Osisko Announces Agreement to Acquire a Metals Stream on the High-Grade Trixie Mine in Utah’s Historic Tintic Mining District
MONTREAL, Jan. 25, 2022 (GLOBE NEWSWIRE) — Osisko Gold Royalties Ltd (the “Corporation” or “Osisko”) (OR: TSX & NYSE) is pleased to announce that its wholly-owned subsidiary, Osisko Bermuda Limited (“OBL”) has signed a non-binding term sheet with Osisko Utah LLC, a wholly-owned subsidiary of Osisko Development Corp. (collectively “ODV”) (ODV: TSX-V), with respect to a US$20-40 million metals stream (the “Stream”) to facilitate ODV’s acquisition of the high-grade Trixie Mine (the “Trixie Mine”), as well as mineral claims covering more than 17,000 acres in Central Utah’s historic Tintic Mining District (the “Tintic Property”). ODV announced today that it has agreed to acquire a 100% interest in the Trixie Mine and Tintic Property through the acquisition, directly and indirectly, of all of the shares in the capital of Tintic Consolidated Metals LLC (“Tintic”) from IG Tintic LLC and Ruby Hollow LLC (the “Acquisition Transaction”).
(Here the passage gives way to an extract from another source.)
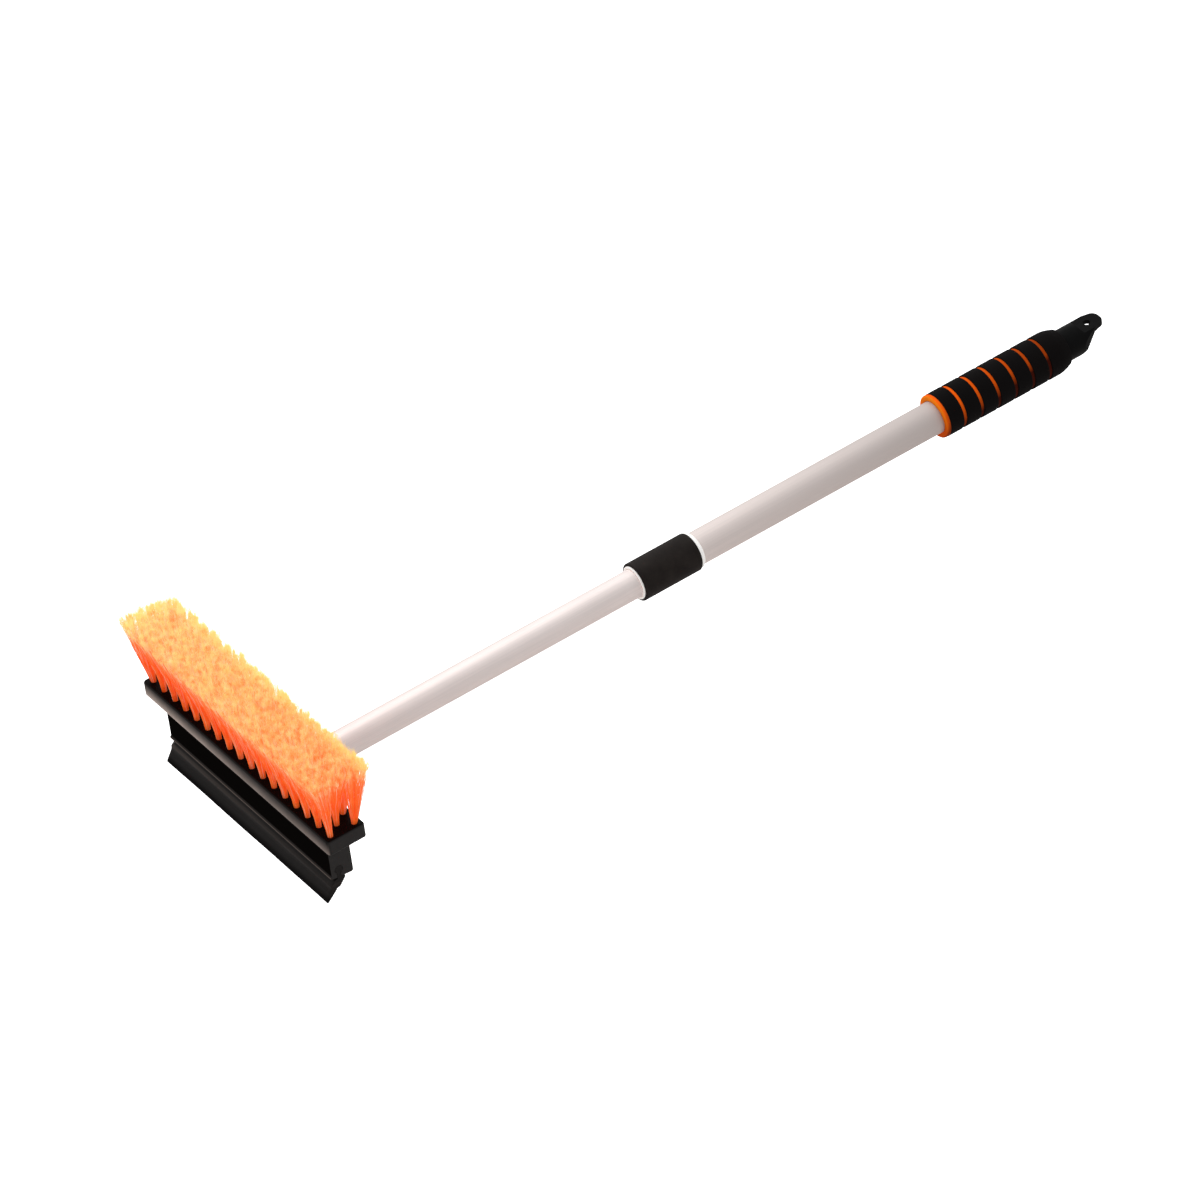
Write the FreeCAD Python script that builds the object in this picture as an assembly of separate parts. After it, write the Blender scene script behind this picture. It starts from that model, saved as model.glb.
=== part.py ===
"""Snow brush with a squeegee blade on a two-piece telescopic aluminium pole.

Lengths are millimetres. Across the head is X, along the pole from the head to the
grip is Y, and the bristles point to +Z. Stations along the pole are counted from the
middle of the brush flange; the finished pieces are shifted at the end so that the
origin is the centre of the hang hole.
"""
import FreeCAD, Part
import os
from math import cos, hypot, pi

V = FreeCAD.Vector
ALONG = V(0, 1, 0)

# ---------------------------------------------------------------- driving dimensions
SLIP = 0.05                       # radial clearance of a sliding or turning fit
FIT = 0.02                        # clearance of parts that are pressed or glued together
EXTRA = 1.0                       # overlap that lets shapes join and cut cleanly

FLANGE_LENGTH = 230.0
FLANGE_DEPTH = 31.6
FLANGE_BOTTOM = 24.5
FLANGE_THICKNESS = 12.2
FLANGE_CORNER = 2.5
FLANGE_TOP_ROUND = 1.5
FLANGE_BOTTOM_ROUND = 0.8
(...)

- Trixie is one of the highest grade gold mines in the world
- Exploration mining conducted in 2021 produced 14,709 ounces of gold at an average head grade of 59 g/t.
- The newly-discovered ultra-high grade T2 structure adjacent to existing underground infrastructure has returned average grades of 93 g/t Au and 135 g/t Ag from more than 2,300 samples collected over a 215m strike length.
- Proposed expansion and operational improvements
- In the near term, ODV is proposing to complete technical work with the objective that it will justify further development at the Trixie Mine, targeting an increase in throughput to 500 tons per day by the end of 2024 which could increase production from approximately 20k ounces of gold per annum currently to approximately 100k ounces of gold per annum upon completion of the expansion.
- Significant exploration upside at Trixie
- Gold mineralization remains open up and down dip and along strike.
- T2 structure shows excellent continuity of high grades and appears to be increasing in thickness towards the upper contact with shale.
- Exploration outside of the T2 structure planned along the 5 km Trixie trend.
- Exposure to extensive land package in prolific brownfields district
- More than 17,000 acres of mining claims (including more than 14,200 acres of which are patented) in Utah’s second most productive mining district after Bingham Canyon.
- T2 structure at Trixie represents a new style of mineralization and future exploration efforts will be focused on finding similar structures at other past producing mines in the district.
- Other brownfields targets within the broader land package include the historic Burgin mine, Eureka Standard mine and North Lily prospects, as well as known polymetallic and copper porphyry targets.
- Upfront Deposit: OBL will make an upfront cash payment to ODV totaling at least US$20 million and up to US$40 million (the “Deposit”). ODV may elect to draw the Deposit in full or in part upon closing of the Acquisition Transaction, with the proceeds to be used to fund the upfront consideration for the Acquisition Transaction.
- Streamed Metal: Should ODV elect to draw the full Deposit amount, OBL will purchase 5.0% of all metals produced from the Project until 53,400 ounces of refined gold have been delivered (the “Threshold Stream”). Thereafter, OBL will purchase 4.0% of all metals produced from the Project for the remaining life of mine (the “Tail Stream”). The Threshold Stream and Tail Stream shall be reduced pro rata should ODV elect to draw less than the full Deposit amount.
- Production Payments: OBL will make ongoing payments for refined metal delivered to the Stream equal to 25% of the spot prices on the day prior to the date of delivery.
- Security: The Stream shall be a senior secured, first ranking obligation of ODV, inclusive of guarantees.
- Area of Interest: The Stream shall be referenced to production from the entire Tintic Property, including the Trixie mine.
- Closing: The Stream is expected to close concurrently with the closing of the Acquisition Transaction, subject to certain conditions precedent to closing, including, but not limited to, execution of all definitive agreements with respect to the Stream and the Acquisition Transaction.